In January 1994, Siegel’s book Stocks for the Long Run was published. In it, he noted that the long-run returns of the market averaged around 6.5% per annum over most very long time frames. However, given elevated stock prices in relation to earnings in November 2001, he predicted, “An analysis of the historical relationships among stock returns, P/Es, earnings growth, and dividend yields and an awareness of the biases justify a future P/E of 20 to 25, an economic growth rate of 3 percent, expected real returns for equities of 4.5-5.5 percent, and an equity risk premium of 2 percent.”

From November 2001 through September 2017, real returns equaled 5.1% annually, so it looks as if Siegel got the bottom line just right.

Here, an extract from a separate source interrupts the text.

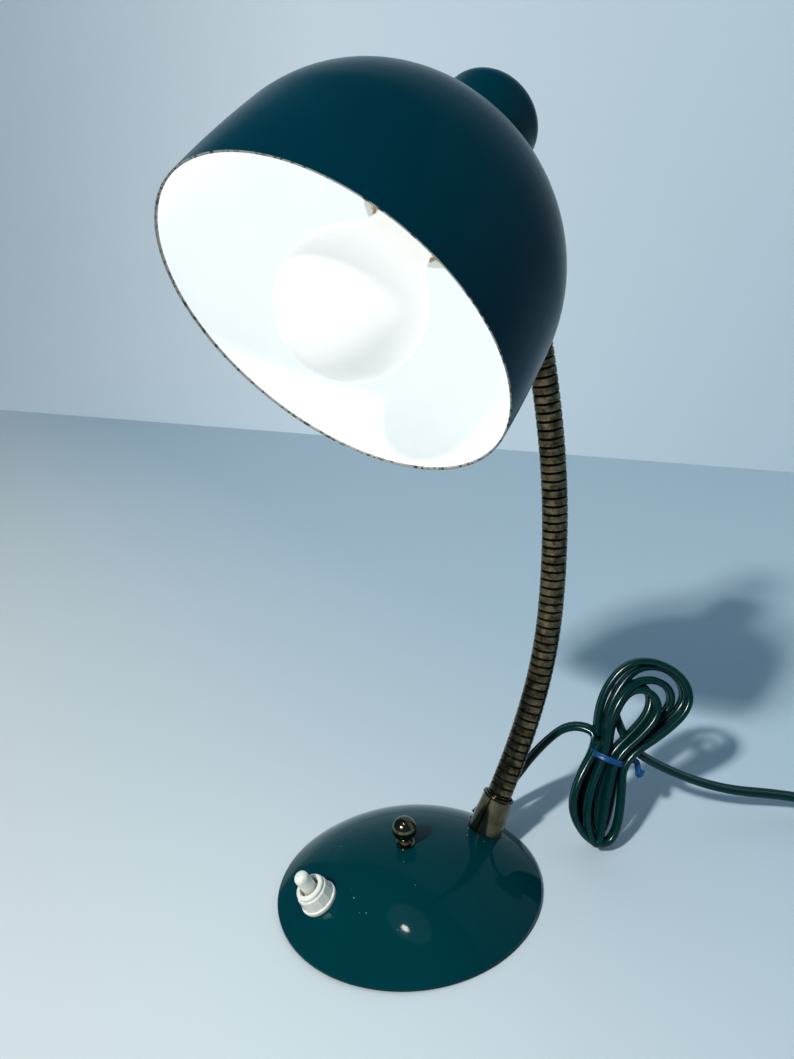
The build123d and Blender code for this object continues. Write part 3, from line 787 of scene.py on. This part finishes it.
# %% Ferrule
foot_place, foot_axis = neck_station(0)
ferrule_rings = [(0.0092, -0.0040), (0.0089, 0.0010), (0.0078, 0.0182)]
ferrule_rings += arc_rings(0.0076, 0.0192, 0.0007, -60, 90, 6)
ferrule_rings += [(0.0066, 0.0198), (0.0064, 0.0190), (0.0064, 0.0080)]
ferrule = turned("neck_ferrule_cup", ferrule_rings, steps=72)
ferrule.data.materials.append(polished_brass)
stand(ferrule, foot_place, foot_axis)
smooth(ferrule, 35)
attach(ferrule, "base")
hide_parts("neck_ferrule")

# %% [markdown]
# A round brass nut closes the stud on top of the dome: a ball on a little stepped foot.

# %% Ball nut
ball_radius = 0.006
ball_height = dome_height + 0.0083
ball_rings = [(0.0047, dome_height - 0.0002), (0.0047, dome_height + 0.0007), (0.0037, dome_height + 0.0012),
              (0.0034, dome_height + 0.0028)]
ball_rings += arc_rings(0, ball_height, ball_radius, -58, 90, 20)
ball = turned("ball_nut_turned", ball_rings, steps=64)
ball.data.materials.append(polished_brass)
smooth(ball, 35)
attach(ball, "base")
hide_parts("ball_nut")

# %% [markdown]
# The push switch is white moulded plastic, a little yellowed: a ring nut with flats on a thin
# flange, and a round button that rises through it.

# %% Switch
switch_plastic, nodes, links, shader = new_material("switch_white_plastic")
place = nodes.new("ShaderNodeTexCoord")
grime = add_node(nodes, "ShaderNodeTexNoise", Scale=260, Detail=5)
tint = nodes.new("ShaderNodeMix")
tint.data_type = "RGBA"
tint.inputs["A"].default_value = (0.80, 0.80, 0.74, 1)
tint.inputs["B"].default_value = (0.62, 0.62, 0.55, 1)
links.new(place.outputs["Object"], grime.inputs["Vector"])
links.new(grime.outputs["Fac"], tint.inputs["Factor"])
links.new(tint.outputs["Result"], shader.inputs["Base Color"])
shader.inputs["Roughness"].default_value = 0.28

switch_y = -0.0468
switch_normal = Vector((0, switch_y, sqrt(sphere_radius**2 - switch_y**2))).normalized()
switch_place = Vector((0, switch_y, sphere_centre + sqrt(sphere_radius**2 - switch_y**2)))
flange_rings = [(0.0052, -0.0003), (0.0088, -0.0003), (0.0089, 0.0003), (0.0089, 0.0012), (0.0086, 0.0016),
                (0.0080, 0.0018)]
flange = turned("switch_flange", flange_rings, steps=64)
nut_rings = [(0.0079, 0.0014), (0.0083, 0.0019), (0.0077, 0.0074), (0.0073, 0.0079), (0.0066, 0.0080)]
nut = turned("switch_nut", nut_rings, steps=12)
collar_rings = [(0.0066, 0.0076), (0.0069, 0.0082), (0.0069, 0.0092), (0.0065, 0.0098), (0.0058, 0.0100),
                (0.0050, 0.0100), (0.0047, 0.0096), (0.0047, 0.0055)]
collar = turned("switch_collar", collar_rings, steps=64)
for part in (flange, nut, collar):
    part.data.materials.append(switch_plastic)
    stand(part, switch_place, switch_normal)
    smooth(part, 24)
    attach(part, "base")
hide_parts("switch_ring_nut")
button_rings = [(0.0025, 0.0030), (0.0025, 0.0050), (0.00425, 0.0050), (0.00425, 0.0066), (0.00345, 0.0066),
                (0.00345, 0.0160)] + arc_rings(0.0006, 0.0162, 0.00285, 0, 90, 10) + [(1e-6, 0.0191)]
button = turned("switch_button", button_rings, steps=48)
button.data.materials.append(switch_plastic)
stand(button, switch_place, switch_normal)
smooth(button, 40)
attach(button, "button")
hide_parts("switch_plunger")

# %% [markdown]
# Inside the switch a coil spring pushes the button back.

# %% Switch spring
spring_foot = switch_place - switch_normal * 0.0013
spring_side = Vector((1, 0, 0))
spring_across = switch_normal.cross(spring_side)
spring_points = []
spring_radius = 0.0035
spring_length = 0.0058
spring_turns = 4.6
steps_per_turn = 16
for step in range(int(spring_turns * steps_per_turn) + 1):
    angle = 2 * pi * step / steps_per_turn
    around = spring_side * cos(angle) + spring_across * sin(angle)
    climb = spring_length * step / (spring_turns * steps_per_turn)
    spring_points.append(spring_foot + around * spring_radius + switch_normal * climb)
spring_curve = nurbs_curve("spring_line", spring_points)
spring_curve.data.bevel_depth = 0.0003
spring_curve.data.bevel_resolution = 3
spring_curve.data.use_fill_caps = True
spring = bpy.data.objects.new("press_spring", mesh_of(spring_curve))
scene.collection.objects.link(spring)
bpy.data.objects.remove(spring_curve)
smooth(spring, 40)
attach(spring, "base")
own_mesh(spring)
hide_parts("switch_spring")
print("spring", len(spring_points), "points")

# %% [markdown]
# The bulb is lit. Frosted glass spreads the light, so the globe itself is the bright thing. Its glow
# is an emission value over a grey base, chosen for the picture; it is not a measured glass.

# %% Bulb
lit_glass, nodes, links, shader = new_material("lit_frosted_glass")
place = nodes.new("ShaderNodeTexCoord")
frost = add_node(nodes, "ShaderNodeTexNoise", Scale=150, Detail=3)
frost_range = nodes.new("ShaderNodeMapRange")
frost_range.inputs["To Min"].default_value = 0.25
frost_range.inputs["To Max"].default_value = 0.45
links.new(place.outputs["Object"], frost.inputs["Vector"])
links.new(frost.outputs["Fac"], frost_range.inputs["Value"])
links.new(frost_range.outputs["Result"], shader.inputs["Roughness"])
shader.inputs["Base Color"].default_value = (0.50, 0.52, 0.52, 1)
shader.inputs["Emission Color"].default_value = (1.0, 0.98, 0.93, 1)
shader.inputs["Emission Strength"].default_value = 0.42
globe_radius = 0.028
globe_height = 0.017
bulb_rings = arc_rings(0, globe_height, globe_radius, -90, 42, 30)
bulb_rings += [(0.0172, 0.0415), (0.0146, 0.0470), (0.0131, 0.0530), (0.0125, 0.0600), (0.0124, 0.0700)]
bulb = turned("bulb_globe", bulb_rings, steps=96)
bulb.data.materials.append(lit_glass)
stand(bulb, rim_centre, head_axis, head_side)
smooth(bulb, 60)
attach(bulb, "head")
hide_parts("bulb_glass", "bulb_neck")

# %% [markdown]
# Round the bulb's neck stands the lampholder: a tan ribbed tube inside a white skirt with six openings.
# Behind the openings lies a flat ring, painted orange and given a glow of its own though it is no lamp:
# painted light for the lit inside seen through them. One rib is modelled and copied round the mouth.

# %% Holder mouth
holder_rings = [(0.0142, 0.0640), (0.0142, 0.0602), (0.0148, 0.0598), (0.0160, 0.0598), (0.0165, 0.0602),
                (0.0165, 0.0700)]
holder = turned("holder_mouth", holder_rings + [(0.0142, 0.0700), (0.0142, 0.0640)], steps=72)
bpy.ops.object.select_all(action="DESELECT")
bpy.ops.mesh.primitive_cube_add(size=1, location=(0.0164, 0, 0.0632))
rib = bpy.context.object
rib.scale = (0.0014, 0.0016, 0.0052)
bpy.ops.object.transform_apply(location=True, rotation=True, scale=True)
ribs = []
rib_count = 28
for number in range(rib_count):
    copy = bpy.data.objects.new("rib", rib.data.copy())
    copy.rotation_euler = (0, 0, 2 * pi * number / rib_count)
    scene.collection.objects.link(copy)
    ribs.append(copy)
bpy.data.objects.remove(rib)
only(holder)
for copy in ribs:
    copy.select_set(True)
bpy.ops.object.join()
stand(holder, rim_centre, head_axis, head_side)
smooth(holder, 35)
# A flat ring, painted orange and glowing: painted light seen through the skirt's openings.
glow_ring_section = [(0.0168, 0.0668), (0.0230, 0.0668), (0.0230, 0.0674), (0.0168, 0.0674), (0.0168, 0.0668)]
glow_ring = turned("painted_glow_ring", glow_ring_section, steps=72)
stand(glow_ring, rim_centre, head_axis, head_side)
smooth(glow_ring, 35)
for part in (holder, glow_ring):
    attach(part, "head")

# %% [markdown]
# The strongest light comes out of the open mouth. A small disc light in front of the globe throws it
# on the foot and the table, and shows in the glossy enamel as the bulb's bright reflection.

# %% Bulb light
glow_data = bpy.data.lights.new("bulb_glow", "AREA")
glow_data.shape = "DISK"
glow_data.size = 0.024
glow_data.energy = 0.085
glow_data.color = (1.0, 0.97, 0.90)
glow = bpy.data.objects.new("bulb_glow", glow_data)
scene.collection.objects.link(glow)
glow.location = rim_centre - head_axis * 0.0125
glow.rotation_euler = head_axis.to_track_quat("Z", "Y").to_euler()
glow.visible_camera = False
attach(glow, "head")

# %% [markdown]
# Every CAD part that keeps its own shape still gets a finish of its own, even where it hides
# inside the foot or the neck.

# %% Finishes for the CAD parts
def simple_finish(name, colour, deep_colour, roughness, metallic, scale, bump_strength=0.1):
    material, nodes, links, shader = new_material(name)
    place = nodes.new("ShaderNodeTexCoord")
    grain = add_node(nodes, "ShaderNodeTexNoise", Scale=scale, Detail=5)
    mix = nodes.new("ShaderNodeMix")
    mix.data_type = "RGBA"
    mix.inputs["A"].default_value = colour
    mix.inputs["B"].default_value = deep_colour
    links.new(place.outputs["Object"], grain.inputs["Vector"])
    links.new(grain.outputs["Fac"], mix.inputs["Factor"])
    links.new(mix.outputs["Result"], shader.inputs["Base Color"])
    shader.inputs["Roughness"].default_value = roughness
    shader.inputs["Metallic"].default_value = metallic
    bump = nodes.new("ShaderNodeBump")
    bump.inputs["Strength"].default_value = bump_strength
    bump.inputs["Distance"].default_value = 0.0001
    links.new(grain.outputs["Fac"], bump.inputs["Height"])
    links.new(bump.outputs["Normal"], shader.inputs["Normal"])
    return material


zinc = simple_finish("zinc_steel", (0.50, 0.50, 0.48, 1), (0.38, 0.38, 0.37, 1), 0.35, 1.0, 150)
cast_iron = simple_finish("cast_iron", (0.05, 0.05, 0.05, 1), (0.02, 0.02, 0.02, 1), 0.8, 0.6, 400, 0.6)
felt = simple_finish("green_felt", (0.05, 0.09, 0.07, 1), (0.03, 0.05, 0.04, 1), 0.95, 0.0, 900, 0.8)
phenolic = simple_finish("brown_phenolic", (0.07, 0.03, 0.015, 1), (0.03, 0.012, 0.008, 1), 0.3, 0.0, 90)
sheath = simple_finish("grey_sheath", (0.55, 0.55, 0.52, 1), (0.42, 0.42, 0.40, 1), 0.5, 0.0, 120)
porcelain = simple_finish("porcelain", (0.86, 0.85, 0.81, 1), (0.78, 0.76, 0.71, 1), 0.15, 0.0, 60)
skirt_white = simple_finish("skirt_white", (0.85, 0.85, 0.80, 1), (0.72, 0.71, 0.66, 1), 0.3, 0.0, 120)
tan_glaze = simple_finish("tan_glaze", (0.46, 0.33, 0.16, 1), (0.32, 0.21, 0.09, 1), 0.35, 0.0, 220)
# Orange with a glow of its own: painted light, not a lamp.
painted_glow_finish = simple_finish("painted_orange_glow", (0.85, 0.30, 0.05, 1), (0.70, 0.20, 0.03, 1), 0.4, 0.0, 180)
painted_glow_finish.node_tree.nodes["Principled BSDF"].inputs["Emission Color"].default_value = (1.0, 0.36, 0.06, 1)
painted_glow_finish.node_tree.nodes["Principled BSDF"].inputs["Emission Strength"].default_value = 0.35
holder.data.materials.append(tan_glaze)
glow_ring.data.materials.append(painted_glow_finish)
tungsten = simple_finish("tungsten", (0.20, 0.19, 0.18, 1), (0.12, 0.11, 0.10, 1), 0.5, 1.0, 300)
cord_pvc = simple_finish("green_pvc", (0.0003, 0.034, 0.032, 1), (0.0002, 0.024, 0.024, 1),
                         0.22, 0.0, 90, 0.12)
cord_pvc.node_tree.nodes["Principled BSDF"].inputs["Specular IOR Level"].default_value = 0.4
tie_plastic = simple_finish("blue_tie", (0.002, 0.075, 0.21, 1), (0.002, 0.052, 0.15, 1), 0.35, 0.0, 300, 0.3)
spring.data.materials.append(zinc)
cord.data.materials.append(cord_pvc)
relief.data.materials.append(cord_pvc)
tie.data.materials.append(tie_plastic)
finish_of_slot = {"green_enamel": foot_enamel, "felt": felt, "zinc_steel": zinc, "cast_iron": cast_iron,
                  "brass": polished_brass, "white_plastic": switch_plastic, "switch_steel": zinc,
                  "brown_phenolic": phenolic, "aged_brass": band_brass, "flex_sheath": sheath,
                  "white_enamel_metal": skirt_white, "porcelain": porcelain, "bulb_glass": lit_glass,
                  "filament": tungsten, "bulb_cap_metal": zinc, "green_cord": cord_pvc,
                  "blue_tie": tie_plastic}
for entry in frame["record"]["subparts"]:
    node = frame["nodes"][entry["node"]]
    node.data.materials.clear()
    node.data.materials.append(finish_of_slot[entry["material_slot"]])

The P/E multiple is also right where Siegel proposed it should be found, in the middle of the 20-to-25 range.

At the most recent annual meeting of the CFA Institute, Siegel maintained an outlook of 5% real returns for stocks, so not much has changed from his perspective. While it may look to many as if today’s market is priced excessively high, the past two decades give something of a road map for how 5% annual real returns are achievable: Just begin and end with the same multiple as today, continue growing earnings per share 5% a year, and keep inflation at 2% and dividend yield at 2%.

Each one of those things is possible, but adding it all up to 5% real future returns falls on the optimistic side of the expectations spectrum, given in particular the slowing growth rate in the economy and the direction that interest rates are (slowly) going. A slower-growing economy weighs on the earnings growth rate, and any increase in interest rates will weigh on the multiple one can expect, though remember that interest rates were much higher 20 years ago than they are today and the valuation multiple differs only if you squint really hard as you look at it.

Still, Siegel’s got a pretty good track record on these long-term predictions, and his optimism is worth remembering as you consider other more dire predictions about future returns. History, though it won’t repeat, could rhyme more than the bears expect.